In this case, all of plaintiffs' claims except for Count V (which is dismissed, as described infra) involve the issue of whether the Plan was wrongfully converted into an ESOP. Therefore, while some of plaintiffs' claims may involve issues other than breach of fiduciary duty, such as failure to distribute vested benefits, requiring exhaustion of any of these claims would do little or nothing to avoid litigation; the issues are not readily separable. Consequently, to the extent that the court must exercise discretion, the court declines to require exhaustion.
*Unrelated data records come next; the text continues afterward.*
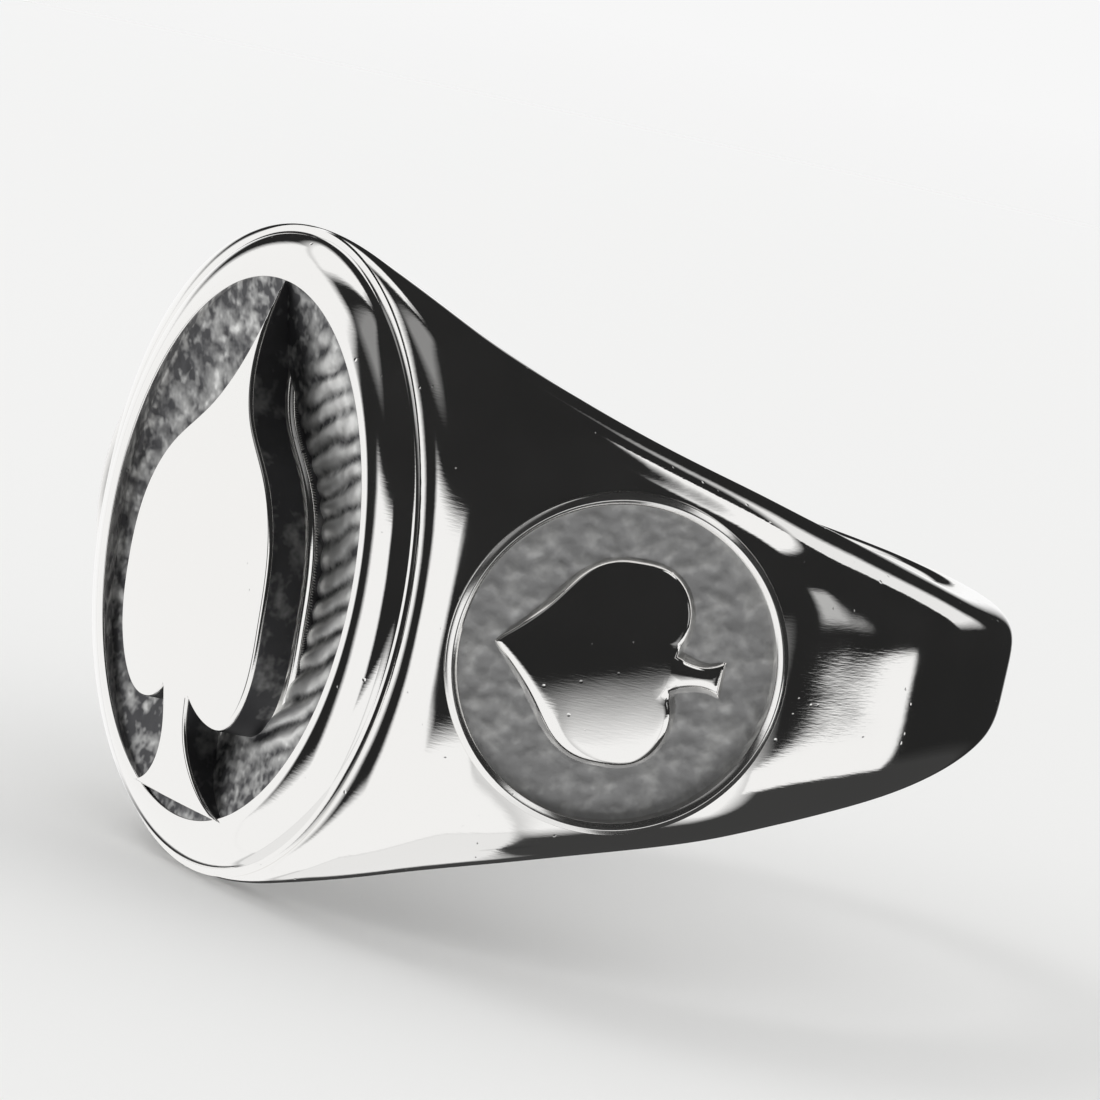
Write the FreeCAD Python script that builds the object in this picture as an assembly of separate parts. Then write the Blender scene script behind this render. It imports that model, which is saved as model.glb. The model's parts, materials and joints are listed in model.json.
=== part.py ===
"""Signet ring: an oval head with a raised spade, and a round spade medallion on each shoulder.

Frame: the origin is the centre of the finger bore and +Z runs along the finger, towards the
spade's tip. The face looks along -Y, and +X is the right shoulder. Millimetres throughout.
"""
import FreeCAD, Part
import math
import os
from FreeCAD import Vector

# finger bore and shank
bore_radius = 9.9            # US size 10
back_radius = 11.6           # outside of the shank at the back
back_half_width = 2.05
shoulder_half_x = 12.20      # section beside the bore's axis, where head and shank meet
shoulder_half_z = 4.40
shoulder_round = 5.0         # superellipse power of that section
inner_limit = 7.9            # the shank's sections close here, well inside the bore

# head, measured outwards from the bore's axis
table_level = 11.0           # flat top of the body, where the rim stands
table_x = 7.75
table_z = 8.95
recess_x = 5.85              # oval opening of the face
recess_z = 7.30
rim_width = 1.45
rim_foot = 0.25              # upright wall at the rim's foot
rim_height = 0.85
rim_land = 0.15              # narrow flat top of the rim, beside the recess

# sunk ground and raised spade of the face
seat_depth = 0.45            # pocket in the body under the ground plate
ground_depth = 0.78          # below the rim's top, at the middle
ground_dish_radius = 40.0
dome_rise = 1.10             # the spade's top above the rim, at the middle
dome_radius = 25.4
spade_half_width = 3.35
spade_stem_foot_z = -6.95

# shoulder medallions
medallion_tilt = math.radians(25)    # of the medallion's normal, from +X towards the face
medallion_plane = 12.3               # from the bore's axis to the shoulder's flat
medallion_offset = 1.4               # of the centre along that flat, towards the head
medallion_radius = 4.50
medallion_rim_width = 0.32
medallion_rim_proud = 0.12
medallion_seat = 0.75
medallion_ground_depth = 0.42
medallion_spade_proud = 0.06
medallion_spade_half_width = 2.92
medallion_spade_tip = 3.45           # from the medallion's centre, towards the head
medallion_spade_foot = -3.10

SAMPLES = 16                 # steps along each arc of the body's sections


def at(x, z, level):
    """A point at height level above the bore's axis, towards the face."""
    return Vector(x, -level, z)


def blend(a, b, t):
    return a + (b - a) * t


def arc(half_a, half_b, power, start, end, place):
    """Curve of a superellipse between two directions from its centre; place() puts (a, b) in space."""
    points = []
    for i in range(SAMPLES + 1):
        direction = blend(start, end, i / SAMPLES)
        c = math.cos(direction)
        s = math.sin(direction)
        reach = (abs(c) ** power + abs(s) ** power) ** (-1 / power)
        points.append(place(half_a * reach * c, half_b * reach * s))
    curve = Part.BSplineCurve()
    curve.interpolate(points)
    return curve.toShape()


def corner_direction(half_a, power):
    """Direction from the centre in which the section crosses the shank's inner limit."""
    u = inner_limit / half_a
    return math.atan2((1 - u ** power) ** (1 / power), u)


def slice_wire(level, half_x, half_z, power):
    """Closed superellipse of the body, cut parallel to the face, in four arcs."""
    corner = corner_direction(shoulder_half_x, shoulder_round)
    turns = [-corner, corner, math.pi - corner, math.pi + corner, 2 * math.pi - corner]
    edges = []
    for start, end in zip(turns, turns[1:]):
        edges.append(arc(half_x, half_z, power, start, end, lambda x, z: at(x, z, level)))
    return Part.Wire(edges)


def shank_wire(angle, radius, half_width):
    """Section of the shank in the radial plane at an angle below +X, closed inside the bore."""

    def place(r, z):
        return at(r * math.cos(angle), z, -r * math.sin(angle))

    corner = corner_direction(radius, shoulder_round)
    outside = arc(radius, half_width, shoulder_round, -corner, corner, place)
    inside = Part.makeLine(outside.valueAt(outside.LastParameter), outside.valueAt(outside.FirstParameter))
    return Part.Wire([outside, inside])


def head_and_shoulders():
    """The oval table spreads into two flat shoulders, from the face down to the bore's axis."""
    power = shoulder_round
    levels = [
        (0.0, shoulder_half_x, shoulder_half_z, power),
        (2.5, 12.12, 5.15, power),
        (5.0, 11.22, 5.90, power),
        (7.0, 10.32, 6.60, 4.6),
        (9.0, 9.36, 7.65, 3.3),
        (10.2, 8.68, 8.50, 2.4),
        (table_level, table_x, table_z, 2.0),
    ]
    wires = [slice_wire(*level) for level in levels]
    return Part.makeLoft(wires, True, False)


def shank():
    """Half round of the shank, from one side of the bore round the back to the other."""
    stations = [
        (0, shoulder_half_x, shoulder_half_z),
        (15, 12.12, 3.60),
        (35, 11.90, 2.70),
        (60, 11.70, 2.20),
        (90, back_radius, back_half_width),
    ]
    stations = stations + [(180 - a, r, w) for a, r, w in reversed(stations[:-1])]
    wires = []
    for angle, radius, half_width in stations:
        wires.append(shank_wire(math.radians(angle), radius, half_width))
    return Part.makeLoft(wires, True, False)


def oval(half_x, half_z, level):
    """Edge of an oval parallel to the face, its long axis along the finger."""
    ellipse = Part.Ellipse(at(0, half_z, level), at(half_x, 0, level), at(0, 0, level))
    return ellipse.toShape()


def oval_prism(half_x, half_z, low, high):
    face = Part.Face(Part.Wire([oval(half_x, half_z, low)]))
    return face.extrude(Vector(0, low - high, 0))


def ring_body():
    """The solid ring, with the finger bore and the seats for the face and the medallions."""
    body = head_and_shoulders().fuse(shank())
    bore = Part.makeCylinder(bore_radius, 4 * table_z, Vector(0, 0, -2 * table_z), Vector(0, 0, 1))
    body = body.cut(bore)
    body = body.cut(oval_prism(recess_x, recess_z, table_level - seat_depth, table_level + 1))
    for side in (1, -1):
        body = body.cut(medallion_cylinder(side, medallion_radius, -medallion_seat, 3))
    return body


def head_rim():
    """Oval frame: an upright foot, a rounded slope and a narrow flat top round the recess."""
    foot_top = table_level + rim_foot
    top = table_level + rim_height
    outer_x = recess_x + rim_width
    outer_z = recess_z + rim_width
    foot = oval_prism(outer_x, outer_z, table_level, foot_top)
    swell = 0.45 * rim_width
    steps = [
        (outer_x, outer_z, foot_top),
        (outer_x - swell, outer_z - swell, blend(foot_top, top, 0.72)),
        (recess_x + rim_land, recess_z + rim_land, top),
    ]
    slope = Part.makeLoft([Part.Wire([oval(*step)]) for step in steps], True, False)
    rim = foot.fuse(slope).removeSplitter()
    return rim.cut(oval_prism(recess_x, recess_z, table_level - 1, top + 1))


def head_ground():
    """Plate let into the body, with a shallow dished top below the rim."""
    top = table_level + rim_height
    plate = oval_prism(recess_x, recess_z, table_level - seat_depth, top)
    centre = at(0, 0, top - ground_depth + ground_dish_radius)
    return plate.cut(Part.makeSphere(ground_dish_radius, centre))


def head_spade_half():
    """Right half of the face's spade: hollow flank, lobe and flared stem.

    Each run holds its (across, along) points and its directions at the first and the last of them.
    """
    wide = spade_half_width
    widest = (wide, -1.20)
    cusp = (0.62, -3.95)
    flank = [(0.0, recess_z), (0.26, 5.20), (1.06, 3.60), (2.30, 2.36), (wide - 0.20, 0.75), widest]
    lobe = [widest, (3.05, -3.45), (2.05, -4.52), cusp]
    stem = [cusp, (0.60, -5.00), (1.10, -6.15), (2.40, spade_stem_foot_z)]
    return [
        (flank, (0.03, -1), (0, -1)),
        (lobe, (0, -1), (-0.8, 1)),
        (stem, (-0.1, -1), (1, -0.15)),
    ]


def medallion_spade_half():
    """Half of a medallion's spade: blunt tip, full flank, low lobe and short stem."""
    widest = (medallion_spade_half_width, -0.30)
    cusp = (0.58, -1.75)
    flank = [(0.0, medallion_spade_tip), (0.50, 3.02), (1.50, 2.08), (2.45, 1.30), (2.85, 0.55), widest]
    lobe = [widest, (2.75, -1.15), (2.10, -1.78), (1.20, -1.95), cusp]
    stem = [cusp, (0.50, -2.20), (0.62, -2.75), (0.92, medallion_spade_foot)]
    return [
        (flank, (1, -0.4), (0, -1)),
        (lobe, (0, -1), (-0.8, 0.5)),
        (stem, (-0.1, -1), (1, -0.8)),
    ]


def spade_face(half, place):
    """Flat spade face: its half outline mirrored about the spade's axis, and placed."""
    origin = place(0, 0)
    edges = []
    for points, start, end in half:
        for side in (1, -1):
            curve = Part.BSplineCurve()
            curve.interpolate(
                [place(side * x, z) for x, z in points],
                InitialTangent=place(side * start[0], start[1]) - origin,
                FinalTangent=place(side * end[0], end[1]) - origin,
            )
            edges.append(curve.toShape())
    last_run = half[-1][0]
    foot_x, foot_z = last_run[-1]
    edges.append(Part.makeLine(place(foot_x, foot_z), place(-foot_x, foot_z)))
    return Part.Face(Part.Wire(Part.__sortEdges__(edges)))


def head_spade(ground):
    """Raised spade: upright walls from the ground to a shallow domed top, let into the rim."""
    low = table_level
    high = table_level + rim_height + 2 * dome_rise
    flat = spade_face(head_spade_half(), lambda x, z: at(x, z, low))
    prism = flat.extrude(Vector(0, low - high, 0))
    prism = prism.common(oval_prism(recess_x, recess_z, low, high))
    crown = table_level + rim_height + dome_rise
    dome = Part.makeSphere(dome_radius, at(0, 0, crown - dome_radius))
    return prism.common(dome).cut(ground)


def medallion_frame(side):
    """Centre, outward normal and the direction towards the head, of one shoulder's medallion."""
    c = math.cos(medallion_tilt)
    s = math.sin(medallion_tilt)
    normal = Vector(side * c, -s, 0)
    headward = Vector(-side * s, -c, 0)
    centre = normal * medallion_plane + headward * medallion_offset
    return centre, normal, headward


def medallion_cylinder(side, radius, low, high):
    """Round disc on a shoulder between two heights over its flat."""
    centre, normal, _ = medallion_frame(side)
    return Part.makeCylinder(radius, high - low, centre + normal * low, normal)


def medallion_rim(side):
    """Thin raised wire round the medallion, with a rounded top."""
    outer = medallion_cylinder(side, medallion_radius, -medallion_seat, medallion_rim_proud)
    inner_radius = medallion_radius - medallion_rim_width
    ring = outer.cut(medallion_cylinder(side, inner_radius, -medallion_seat - 1, medallion_rim_proud + 1))
    centre, normal, _ = medallion_frame(side)
    top_edges = []
    for edge in ring.Edges:
        height = (edge.CenterOfMass - centre).dot(normal)
        if edge.Closed and abs(height - medallion_rim_proud) < 1e-6:
            top_edges.append(edge)
    return ring.makeFillet(0.4 * medallion_rim_width, top_edges)


def medallion_ground(side):
    """Sunk disc inside the medallion's rim."""
    radius = medallion_radius - medallion_rim_width
    return medallion_cylinder(side, radius, -medallion_seat, -medallion_ground_depth)


def medallion_spade(side):
    """Small spade standing on the sunk disc, its tip towards the head."""
    centre, normal, headward = medallion_frame(side)
    origin = centre - normal * medallion_ground_depth
    across = Vector(0, 0, side)
    flat = spade_face(medallion_spade_half(), lambda x, z: origin + across * x + headward * z)
    return flat.extrude(normal * (medallion_ground_depth + medallion_spade_proud))


def build():
    ground = head_ground()
    parts = {
        "ring_body": ring_body(),
        "head_rim": head_rim(),
        "head_ground": ground,
        "head_spade": head_spade(ground),
    }
    for name, side in (("right", 1), ("left", -1)):
        parts[name + "_medallion_rim"] = medallion_rim(side)
        parts[name + "_medallion_ground"] = medallion_ground(side)
        parts[name + "_medallion_spade"] = medallion_spade(side)
    return parts


os.makedirs("parts", exist_ok=True)
for node, shape in build().items():
    shape.exportStep("parts/" + node + ".step")
    print(node, shape.ShapeType, len(shape.Solids), shape.isValid(), round(shape.Volume, 2))
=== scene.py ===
import json
import math

import bpy
import numpy as np
from mathutils import Matrix, Vector
from mathutils.geometry import delaunay_2d_cdt


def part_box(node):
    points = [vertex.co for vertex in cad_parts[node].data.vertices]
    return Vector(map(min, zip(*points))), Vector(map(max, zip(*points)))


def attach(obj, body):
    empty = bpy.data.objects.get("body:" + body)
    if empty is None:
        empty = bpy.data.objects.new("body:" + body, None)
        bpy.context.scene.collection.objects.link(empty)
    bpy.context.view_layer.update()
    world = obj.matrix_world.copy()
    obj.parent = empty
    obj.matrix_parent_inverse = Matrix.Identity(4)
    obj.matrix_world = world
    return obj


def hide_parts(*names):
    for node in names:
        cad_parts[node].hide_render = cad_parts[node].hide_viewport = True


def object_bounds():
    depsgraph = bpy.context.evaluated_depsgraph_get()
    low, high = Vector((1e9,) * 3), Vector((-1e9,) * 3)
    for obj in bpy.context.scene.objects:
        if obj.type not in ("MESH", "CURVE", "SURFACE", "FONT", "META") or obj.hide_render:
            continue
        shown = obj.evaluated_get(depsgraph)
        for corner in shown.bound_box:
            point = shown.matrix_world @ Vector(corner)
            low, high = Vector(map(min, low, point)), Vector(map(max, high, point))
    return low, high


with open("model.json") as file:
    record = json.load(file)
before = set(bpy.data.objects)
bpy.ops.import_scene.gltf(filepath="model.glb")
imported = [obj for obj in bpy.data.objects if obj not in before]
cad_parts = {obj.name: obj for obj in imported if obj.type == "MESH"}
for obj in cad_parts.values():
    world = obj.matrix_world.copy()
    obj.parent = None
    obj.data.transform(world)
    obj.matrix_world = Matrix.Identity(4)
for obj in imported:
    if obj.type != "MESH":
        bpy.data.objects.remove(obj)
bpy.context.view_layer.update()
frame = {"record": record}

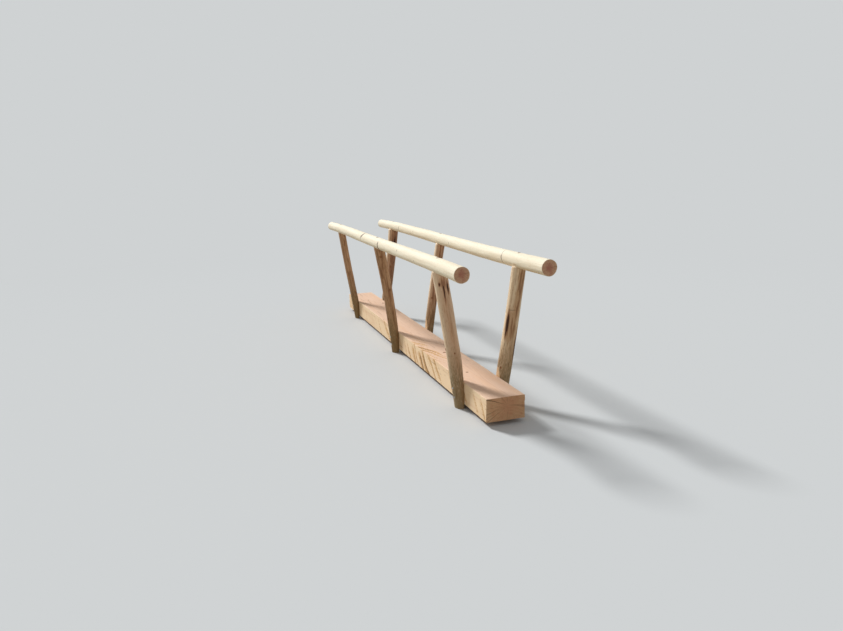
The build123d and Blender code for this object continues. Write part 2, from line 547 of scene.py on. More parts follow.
@dataclass(frozen=True)
class BarkAndShadeScrap:
    """Bark left on a log, and painted shade laid the same way: its middle and turn, its length, its
    degrees each way, and how thick.

    Up to 0.4 thick it is a brown film, up to 0.8 streaks of inner bark, and from 1 whole bark.
    The wide ones over the posts' sides that face away from the key light, and the thin ones along
    the rails' undersides, are painted shade in these colours.
    """

    along: float
    turn: float
    length: float
    spread: float
    thick: float = 1.0


@dataclass(frozen=True)
class Score:
    """A dark line round part of a log, such as a whorl's ring or a saw's slip.

    It spreads so many degrees each way from its turn, and slants by so much along the log there.
    """

    along: float
    turn: float
    spread: float
    width: float = 0.009
    slant: float = 0.0
    deep: float = 1.0


def make_mesh(name: str, points: np.ndarray, faces: Faces) -> bpy.types.Object:
    """Makes a mesh object in the scene.

    Args:
        name: the object's name.
        points: one row of three coordinates for each corner.
        faces: corner numbers of each face.

    Returns:
        The object.
    """
    mesh = bpy.data.meshes.new(name)
    mesh.from_pydata(points.tolist(), [], faces)
    mesh.update()
    piece = bpy.data.objects.new(name, mesh)
    bpy.context.scene.collection.objects.link(piece)
    return piece


def join_rings(rings: np.ndarray) -> Faces:
    """Joins rings of points into a skin that faces outwards.

    Args:
        rings: rows of rings of points, each anticlockwise seen from the last ring.

    Returns:
        The skin's faces.
    """
    count, n = rings.shape[:2]
    return [
        (i * n + j, i * n + (j + 1) % n, (i + 1) * n + (j + 1) % n, (i + 1) * n + j)
        for i in range(count - 1)
        for j in range(n)
    ]


def close_rings(
    rings: np.ndarray, middles: np.ndarray, axis: int, ridge: tuple[float, float, float]
) -> tuple[np.ndarray, Faces]:
    """Closes both ends of a skin with ridged, sawn faces.

    Args:
        rings: rows of rings of points, each anticlockwise seen from the last ring.
        middles: the middle of each end face.
        axis: number of the coordinate that grows from the first ring to the last.
        ridge: the saw ridges' height, and how fast they come along the other two coordinates.

    Returns:
        Every point, and every face with those of the skin first.
    """
    count, n = rings.shape[:2]
    points, faces = [rings.reshape(-1, 3)], join_rings(rings)
    across = [k for k in range(3) if k != axis]
    total = count * n
    for out, row, middle in ((-1, 0, middles[0]), (1, count - 1, middles[1])):
        outer = np.arange(row * n, row * n + n)
        order = slice(None, None, out)
        for share in END_RINGS:
            layer = middle + (rings[row] - middle) * share
            ridges = 1 + np.sin(layer[:, across] @ ridge[1:])
            layer[:, axis] = middle[axis] - out * ridge[0] * ridges
            points.append(layer)
            inner = np.arange(total, total + n)
            total += n
            quads = np.stack([outer, np.roll(outer, -1), np.roll(inner, -1), inner], 1)
            faces += [tuple(quad) for quad in quads[:, order].tolist()]
            outer = inner
        faces.append(tuple(outer[order].tolist()))
    return np.concatenate(points), faces


def moved(points: np.ndarray, place: Matrix) -> np.ndarray:
    """Moves points by a placement.

    Args:
        points: one row of three coordinates each.
        place: the placement.

    Returns:
        The moved points.
    """
    turn = np.array(place)
    return points @ turn[:3, :3].T + turn[:3, 3]


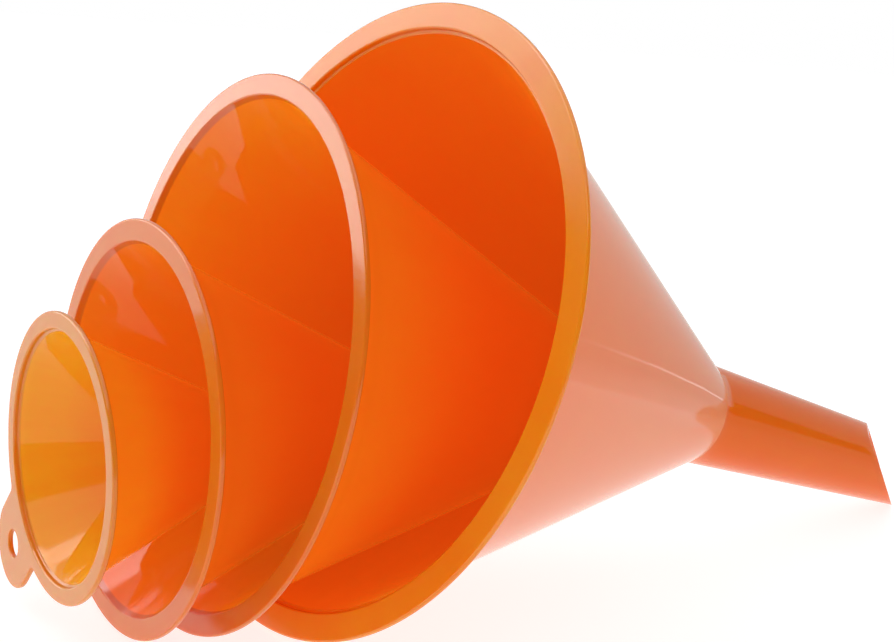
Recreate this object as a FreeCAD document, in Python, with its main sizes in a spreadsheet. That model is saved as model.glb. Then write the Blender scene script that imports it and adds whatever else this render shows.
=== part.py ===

Defendants next argue that plaintiffs' claims, to the extent that they allege breaches of fiduciary duty, should be dismissed. Defendants argue that such claims may only be brought on behalf of the plan, and plaintiffs have brought this action in their capacity as beneficiaries.
The Supreme Court has held that a beneficiary may bring an action against a fiduciary for violation of fiduciary duty, but any recovery for such violation inures to the benefit of the Plan as a whole.
Massachusetts Mutual Life Insurance Co. v. Russell, 473 U.S. 134, 105 S. Ct. 3085, 3089, 87 L. Ed. 2d 96 (1985). The Ninth Circuit has interpreted Russell as holding that
ERISA grants no private right of action by a beneficiary qua beneficiary; rather it accords beneficiaries the right to sue on behalf of the entire plan if a fiduciary breaches the plan's terms.